→ WORK REQUIRED: Restate word for word the lines beginning at the one that contains "box = folded_sheet.part.bounding_box()" and ending at the one that contains "shown = obj.evaluated_get(depsgraph)"; include both and nothing else.

**** DATA PROVIDED

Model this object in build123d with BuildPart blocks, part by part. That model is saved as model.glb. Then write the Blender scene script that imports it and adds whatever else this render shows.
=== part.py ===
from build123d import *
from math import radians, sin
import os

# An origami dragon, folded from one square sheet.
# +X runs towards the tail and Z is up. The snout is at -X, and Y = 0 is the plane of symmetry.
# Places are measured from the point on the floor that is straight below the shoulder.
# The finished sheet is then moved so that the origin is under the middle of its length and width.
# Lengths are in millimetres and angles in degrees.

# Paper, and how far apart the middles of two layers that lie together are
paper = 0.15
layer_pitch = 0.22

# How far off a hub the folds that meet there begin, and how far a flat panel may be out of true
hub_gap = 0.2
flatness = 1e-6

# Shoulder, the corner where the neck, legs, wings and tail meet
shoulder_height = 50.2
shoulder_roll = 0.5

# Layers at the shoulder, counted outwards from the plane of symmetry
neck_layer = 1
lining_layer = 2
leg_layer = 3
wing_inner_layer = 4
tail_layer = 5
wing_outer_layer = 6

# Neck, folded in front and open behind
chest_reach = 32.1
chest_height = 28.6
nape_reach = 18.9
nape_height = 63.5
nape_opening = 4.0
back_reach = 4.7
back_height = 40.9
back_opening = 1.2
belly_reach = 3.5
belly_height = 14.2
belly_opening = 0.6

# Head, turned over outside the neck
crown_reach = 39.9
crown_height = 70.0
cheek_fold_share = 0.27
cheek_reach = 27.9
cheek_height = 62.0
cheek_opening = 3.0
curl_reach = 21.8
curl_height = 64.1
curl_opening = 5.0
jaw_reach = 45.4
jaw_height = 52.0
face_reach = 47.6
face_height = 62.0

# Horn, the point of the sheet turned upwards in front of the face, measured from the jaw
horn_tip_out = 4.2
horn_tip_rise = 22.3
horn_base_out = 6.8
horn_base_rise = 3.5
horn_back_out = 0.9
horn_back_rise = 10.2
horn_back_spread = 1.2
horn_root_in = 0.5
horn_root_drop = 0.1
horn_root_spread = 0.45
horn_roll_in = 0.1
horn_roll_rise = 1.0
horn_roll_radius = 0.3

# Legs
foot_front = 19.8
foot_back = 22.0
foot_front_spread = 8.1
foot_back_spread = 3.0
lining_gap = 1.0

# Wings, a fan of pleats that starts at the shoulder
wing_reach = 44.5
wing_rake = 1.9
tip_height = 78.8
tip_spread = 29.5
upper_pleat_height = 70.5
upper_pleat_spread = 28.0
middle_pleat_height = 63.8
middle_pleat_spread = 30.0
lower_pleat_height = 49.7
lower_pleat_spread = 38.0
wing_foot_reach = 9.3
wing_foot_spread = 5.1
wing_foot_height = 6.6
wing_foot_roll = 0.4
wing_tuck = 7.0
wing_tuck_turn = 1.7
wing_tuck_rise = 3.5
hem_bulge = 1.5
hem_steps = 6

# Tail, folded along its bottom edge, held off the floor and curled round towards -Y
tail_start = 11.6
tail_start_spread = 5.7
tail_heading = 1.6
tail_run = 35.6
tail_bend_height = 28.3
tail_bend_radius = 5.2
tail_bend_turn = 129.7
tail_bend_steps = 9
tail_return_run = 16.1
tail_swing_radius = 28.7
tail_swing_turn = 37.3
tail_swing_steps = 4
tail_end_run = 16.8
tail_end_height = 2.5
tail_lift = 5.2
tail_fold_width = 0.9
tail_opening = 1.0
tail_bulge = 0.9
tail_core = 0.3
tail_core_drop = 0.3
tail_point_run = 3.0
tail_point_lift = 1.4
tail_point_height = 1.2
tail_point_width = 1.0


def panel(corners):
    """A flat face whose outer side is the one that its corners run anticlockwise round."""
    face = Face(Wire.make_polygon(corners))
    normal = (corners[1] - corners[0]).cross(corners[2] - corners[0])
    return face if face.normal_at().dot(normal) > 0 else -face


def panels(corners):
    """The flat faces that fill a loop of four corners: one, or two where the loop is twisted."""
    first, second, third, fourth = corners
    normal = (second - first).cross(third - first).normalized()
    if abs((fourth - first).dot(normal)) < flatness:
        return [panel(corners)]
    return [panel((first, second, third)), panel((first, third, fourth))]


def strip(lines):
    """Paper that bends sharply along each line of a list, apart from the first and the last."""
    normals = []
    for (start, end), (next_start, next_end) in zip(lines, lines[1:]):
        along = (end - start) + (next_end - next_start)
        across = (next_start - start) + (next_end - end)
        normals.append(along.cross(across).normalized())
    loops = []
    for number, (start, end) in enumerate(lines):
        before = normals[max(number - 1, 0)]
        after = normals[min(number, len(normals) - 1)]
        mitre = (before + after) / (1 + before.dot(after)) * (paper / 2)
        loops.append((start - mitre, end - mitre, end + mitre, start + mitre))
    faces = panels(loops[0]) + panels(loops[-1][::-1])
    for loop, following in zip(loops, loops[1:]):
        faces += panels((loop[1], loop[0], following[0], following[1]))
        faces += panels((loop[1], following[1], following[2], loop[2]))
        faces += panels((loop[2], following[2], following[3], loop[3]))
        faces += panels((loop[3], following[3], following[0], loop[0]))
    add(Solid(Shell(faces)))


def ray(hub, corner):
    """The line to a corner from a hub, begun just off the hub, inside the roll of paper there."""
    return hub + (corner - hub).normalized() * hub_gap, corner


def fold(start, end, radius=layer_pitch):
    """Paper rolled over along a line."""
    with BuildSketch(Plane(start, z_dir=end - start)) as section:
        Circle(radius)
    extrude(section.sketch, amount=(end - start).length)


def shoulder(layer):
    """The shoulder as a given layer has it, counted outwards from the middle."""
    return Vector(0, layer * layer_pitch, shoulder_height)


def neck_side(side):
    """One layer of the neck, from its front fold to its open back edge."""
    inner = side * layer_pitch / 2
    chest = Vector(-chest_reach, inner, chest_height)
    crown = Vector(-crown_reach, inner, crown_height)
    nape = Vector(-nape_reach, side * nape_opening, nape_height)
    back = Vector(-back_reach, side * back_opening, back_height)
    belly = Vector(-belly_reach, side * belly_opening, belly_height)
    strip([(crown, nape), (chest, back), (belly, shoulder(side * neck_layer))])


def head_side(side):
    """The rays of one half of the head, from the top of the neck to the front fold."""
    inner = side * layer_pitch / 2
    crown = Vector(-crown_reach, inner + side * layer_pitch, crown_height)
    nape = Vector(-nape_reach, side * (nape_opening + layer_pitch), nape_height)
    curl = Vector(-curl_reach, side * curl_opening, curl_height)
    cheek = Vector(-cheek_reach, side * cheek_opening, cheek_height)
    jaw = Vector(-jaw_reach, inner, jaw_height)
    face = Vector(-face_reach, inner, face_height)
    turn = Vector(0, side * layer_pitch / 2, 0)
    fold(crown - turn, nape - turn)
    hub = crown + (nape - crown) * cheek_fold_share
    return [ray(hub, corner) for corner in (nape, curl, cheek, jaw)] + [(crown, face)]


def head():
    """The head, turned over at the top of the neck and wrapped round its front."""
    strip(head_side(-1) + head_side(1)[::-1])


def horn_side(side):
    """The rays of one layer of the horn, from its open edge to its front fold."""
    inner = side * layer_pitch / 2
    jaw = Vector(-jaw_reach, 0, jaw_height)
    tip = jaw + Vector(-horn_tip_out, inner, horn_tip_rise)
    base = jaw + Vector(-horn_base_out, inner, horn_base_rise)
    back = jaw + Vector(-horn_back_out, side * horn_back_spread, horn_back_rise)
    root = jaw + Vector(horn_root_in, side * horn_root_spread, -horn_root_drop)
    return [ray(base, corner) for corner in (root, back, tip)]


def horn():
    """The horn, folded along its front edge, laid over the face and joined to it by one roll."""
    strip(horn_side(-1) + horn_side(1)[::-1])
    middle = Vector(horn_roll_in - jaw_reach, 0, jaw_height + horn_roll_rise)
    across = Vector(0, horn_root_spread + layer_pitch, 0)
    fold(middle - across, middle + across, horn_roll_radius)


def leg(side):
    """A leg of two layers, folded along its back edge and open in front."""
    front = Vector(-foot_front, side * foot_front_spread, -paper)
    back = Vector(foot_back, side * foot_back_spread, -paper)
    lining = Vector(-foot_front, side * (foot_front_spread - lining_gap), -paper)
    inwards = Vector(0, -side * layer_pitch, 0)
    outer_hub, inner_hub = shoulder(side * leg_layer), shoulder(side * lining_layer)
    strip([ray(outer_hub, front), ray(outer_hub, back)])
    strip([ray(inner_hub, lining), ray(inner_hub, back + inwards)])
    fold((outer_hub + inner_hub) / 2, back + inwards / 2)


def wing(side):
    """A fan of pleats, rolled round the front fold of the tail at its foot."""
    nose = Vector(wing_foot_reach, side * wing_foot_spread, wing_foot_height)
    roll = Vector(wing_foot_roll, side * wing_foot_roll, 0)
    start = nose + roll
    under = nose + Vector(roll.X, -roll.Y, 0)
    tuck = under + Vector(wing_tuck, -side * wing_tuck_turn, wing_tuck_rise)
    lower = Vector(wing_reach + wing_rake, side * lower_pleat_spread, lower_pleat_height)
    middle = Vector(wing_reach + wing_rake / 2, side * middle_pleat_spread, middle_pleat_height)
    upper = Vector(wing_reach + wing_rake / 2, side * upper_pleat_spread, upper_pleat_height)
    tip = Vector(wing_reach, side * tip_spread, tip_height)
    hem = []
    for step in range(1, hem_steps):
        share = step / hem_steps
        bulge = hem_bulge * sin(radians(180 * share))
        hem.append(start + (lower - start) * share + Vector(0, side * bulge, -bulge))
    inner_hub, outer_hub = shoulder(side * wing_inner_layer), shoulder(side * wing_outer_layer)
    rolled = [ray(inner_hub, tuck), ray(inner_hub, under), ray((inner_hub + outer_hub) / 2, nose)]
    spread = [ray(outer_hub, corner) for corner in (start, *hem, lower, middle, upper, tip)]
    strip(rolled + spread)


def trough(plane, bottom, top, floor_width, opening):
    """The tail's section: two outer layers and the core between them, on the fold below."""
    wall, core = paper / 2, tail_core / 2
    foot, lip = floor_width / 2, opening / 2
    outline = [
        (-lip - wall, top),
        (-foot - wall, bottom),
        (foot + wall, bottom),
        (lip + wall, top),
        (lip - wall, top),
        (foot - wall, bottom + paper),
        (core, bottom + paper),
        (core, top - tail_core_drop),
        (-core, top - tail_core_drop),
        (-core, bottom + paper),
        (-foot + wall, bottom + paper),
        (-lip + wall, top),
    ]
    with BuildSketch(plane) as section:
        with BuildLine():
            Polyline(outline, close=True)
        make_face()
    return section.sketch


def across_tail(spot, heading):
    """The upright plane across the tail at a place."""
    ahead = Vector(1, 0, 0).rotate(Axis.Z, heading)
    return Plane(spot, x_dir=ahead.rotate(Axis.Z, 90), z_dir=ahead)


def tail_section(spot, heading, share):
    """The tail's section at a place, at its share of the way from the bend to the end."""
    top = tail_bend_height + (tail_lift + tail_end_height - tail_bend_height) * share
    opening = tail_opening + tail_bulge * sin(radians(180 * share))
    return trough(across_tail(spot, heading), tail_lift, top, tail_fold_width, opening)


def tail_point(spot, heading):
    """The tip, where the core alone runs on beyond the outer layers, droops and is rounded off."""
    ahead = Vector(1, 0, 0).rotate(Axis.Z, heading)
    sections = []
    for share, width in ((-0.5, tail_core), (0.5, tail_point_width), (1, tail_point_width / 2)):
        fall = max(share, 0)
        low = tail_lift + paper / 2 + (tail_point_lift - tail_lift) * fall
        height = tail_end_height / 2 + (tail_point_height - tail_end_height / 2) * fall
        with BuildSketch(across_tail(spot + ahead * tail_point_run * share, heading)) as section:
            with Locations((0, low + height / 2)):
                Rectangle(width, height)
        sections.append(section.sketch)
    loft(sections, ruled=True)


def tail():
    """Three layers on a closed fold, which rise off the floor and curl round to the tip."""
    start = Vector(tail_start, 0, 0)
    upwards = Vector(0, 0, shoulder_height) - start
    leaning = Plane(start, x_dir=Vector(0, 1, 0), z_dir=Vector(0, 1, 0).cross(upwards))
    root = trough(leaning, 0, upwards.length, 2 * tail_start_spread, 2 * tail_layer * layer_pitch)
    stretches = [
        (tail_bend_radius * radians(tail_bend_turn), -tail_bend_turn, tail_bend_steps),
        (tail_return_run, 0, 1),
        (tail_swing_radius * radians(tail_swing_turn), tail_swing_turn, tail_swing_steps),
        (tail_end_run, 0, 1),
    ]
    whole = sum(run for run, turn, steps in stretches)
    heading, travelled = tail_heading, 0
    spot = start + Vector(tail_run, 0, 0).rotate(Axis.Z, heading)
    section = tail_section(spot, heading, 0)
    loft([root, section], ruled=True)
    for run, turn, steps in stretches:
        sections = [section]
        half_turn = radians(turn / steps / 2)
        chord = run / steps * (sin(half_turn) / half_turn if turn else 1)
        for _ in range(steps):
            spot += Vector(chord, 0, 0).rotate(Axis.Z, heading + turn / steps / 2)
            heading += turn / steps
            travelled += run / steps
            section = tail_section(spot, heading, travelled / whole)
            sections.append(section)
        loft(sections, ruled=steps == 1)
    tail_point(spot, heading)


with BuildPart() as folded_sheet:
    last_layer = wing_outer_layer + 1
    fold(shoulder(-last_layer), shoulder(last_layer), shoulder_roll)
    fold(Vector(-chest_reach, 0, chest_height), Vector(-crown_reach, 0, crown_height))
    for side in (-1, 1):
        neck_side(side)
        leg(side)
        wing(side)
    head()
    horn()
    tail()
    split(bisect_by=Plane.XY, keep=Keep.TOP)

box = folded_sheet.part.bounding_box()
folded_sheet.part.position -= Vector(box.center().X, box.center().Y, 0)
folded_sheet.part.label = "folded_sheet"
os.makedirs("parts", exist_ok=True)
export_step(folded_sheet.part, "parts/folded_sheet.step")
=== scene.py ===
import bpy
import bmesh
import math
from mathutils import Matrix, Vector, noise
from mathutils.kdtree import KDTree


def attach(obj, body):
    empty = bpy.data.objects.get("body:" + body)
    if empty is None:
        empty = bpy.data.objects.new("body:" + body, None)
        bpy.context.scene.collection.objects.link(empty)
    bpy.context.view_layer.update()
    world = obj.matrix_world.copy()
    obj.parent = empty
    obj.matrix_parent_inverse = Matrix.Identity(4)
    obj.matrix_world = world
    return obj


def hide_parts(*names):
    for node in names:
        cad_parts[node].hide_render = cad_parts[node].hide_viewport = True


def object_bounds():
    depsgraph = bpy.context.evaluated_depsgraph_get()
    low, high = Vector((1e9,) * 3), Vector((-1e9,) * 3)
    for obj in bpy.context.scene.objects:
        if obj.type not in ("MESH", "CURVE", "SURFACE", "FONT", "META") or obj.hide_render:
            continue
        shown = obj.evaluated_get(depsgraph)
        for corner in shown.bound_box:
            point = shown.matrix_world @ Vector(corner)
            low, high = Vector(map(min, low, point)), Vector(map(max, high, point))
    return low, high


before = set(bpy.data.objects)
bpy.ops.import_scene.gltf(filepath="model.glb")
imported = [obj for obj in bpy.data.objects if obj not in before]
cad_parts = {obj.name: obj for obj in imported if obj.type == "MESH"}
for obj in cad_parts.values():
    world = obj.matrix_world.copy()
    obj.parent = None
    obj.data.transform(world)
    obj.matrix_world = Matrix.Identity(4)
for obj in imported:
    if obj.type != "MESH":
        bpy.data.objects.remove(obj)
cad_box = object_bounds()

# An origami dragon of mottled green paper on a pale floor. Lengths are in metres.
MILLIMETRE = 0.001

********

→ OUTPUT:
box = folded_sheet.part.bounding_box()
folded_sheet.part.position -= Vector(box.center().X, box.center().Y, 0)
folded_sheet.part.label = "folded_sheet"
os.makedirs("parts", exist_ok=True)
export_step(folded_sheet.part, "parts/folded_sheet.step")
=== scene.py ===
import bpy
import bmesh
import math
from mathutils import Matrix, Vector, noise
from mathutils.kdtree import KDTree


def attach(obj, body):
    empty = bpy.data.objects.get("body:" + body)
    if empty is None:
        empty = bpy.data.objects.new("body:" + body, None)
        bpy.context.scene.collection.objects.link(empty)
    bpy.context.view_layer.update()
    world = obj.matrix_world.copy()
    obj.parent = empty
    obj.matrix_parent_inverse = Matrix.Identity(4)
    obj.matrix_world = world
    return obj


def hide_parts(*names):
    for node in names:
        cad_parts[node].hide_render = cad_parts[node].hide_viewport = True


def object_bounds():
    depsgraph = bpy.context.evaluated_depsgraph_get()
    low, high = Vector((1e9,) * 3), Vector((-1e9,) * 3)
    for obj in bpy.context.scene.objects:
        if obj.type not in ("MESH", "CURVE", "SURFACE", "FONT", "META") or obj.hide_render:
            continue
        shown = obj.evaluated_get(depsgraph)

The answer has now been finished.